Setelah bersalaman dengan Om Omeng dan istrinya, Tante Nuning, kami pun mengobrol. Rata-rata, papa dan Om Omeng ngobrol tentang pendidikan, masa lalu mereka, dll, sedangkan mama dan Tante Nuning ngobrol tentang bisnis kue kering pas lebaran (mereka berdua punya bisnis kue kering, tapi cuma waktu lebaran), pekerjaan Tante Nuning sebagai guru BK di salah satu SMP di Bandung, dll. Tapi kadang-kadang aku juga terlibat pembicaraan dengan mereka.

Bagian yang paling kusuka di sana adalah pada saat Tante Nuning mempersilahkan untuk menyantap kue-kue kering yang telah tersedia di atas meja. Kue pertama yang kucoba adalah Kue Kering Kacang (sepertinya namanya kayak gitu). Dilanjutkan dengan kue-kue lain, tapi aku lebih sering bolak-balik meja-kursi untuk menyantap Lidah Kucingnya.

Di sela-sela ngobrol, kami diperkenalkan dengan dua anak Om Omeng (sebenarnya bukan anak, soalnya udah gede semua (yang satu SMA, yang satu kuliah)). Om Omeng juga menceritakan bahwa anaknya yang kuliah sama sepertinya ketika kuliah dulu (tapi ceritanya gak usah diceritain ya, panjang n’ ribet).

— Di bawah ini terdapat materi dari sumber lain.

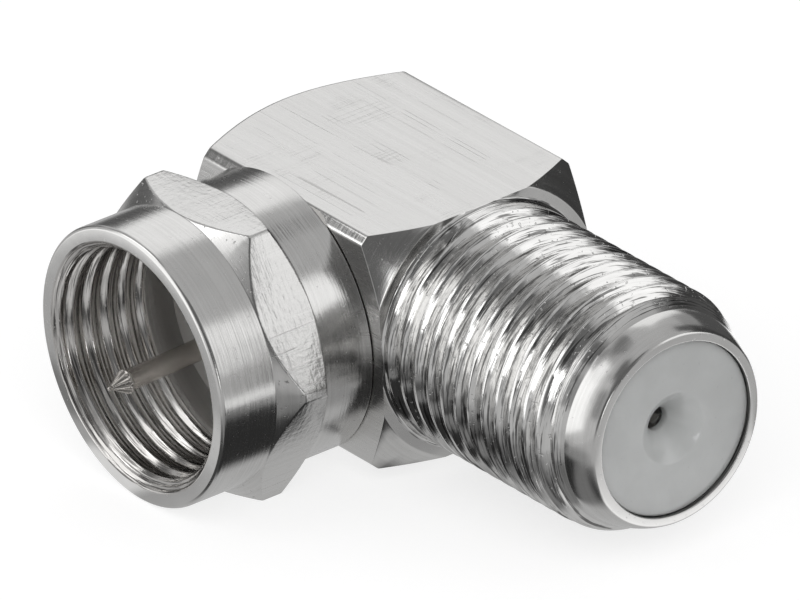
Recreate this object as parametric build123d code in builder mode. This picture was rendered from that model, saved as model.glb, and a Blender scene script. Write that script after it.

Setelah kue kering, kami disuguhi Rujak Spesial Tante Nuning (gak tau nama aslinya, itu nama ngasal aja). Sekedar informasi, itulah pertama kalinya aku memakan rujak (bukan rujak buah yang isinya jambu, mangga, dll, tapi rujak yang merupakan campuran dari mangga dan bahan lainnya yang telah diparut kecil-kecil), dan pada pengalaman pertamaku itu, rujaknya enak banget lho! :D

Setelah puas makan minum (eh salah, puas ngobrol maksudnya :D), kami pun berpamitan. Hal tiu juga kami lakukan karena Rafi terlihat sudah menguap dan tertidur di kursinya. Kami berpamitan dengan sangat khidmat (alah). Setelah berpamitan, kami kembali ke mobil dan mulai berangkat menuju rumah nenek, base camp kami selama di Bandung.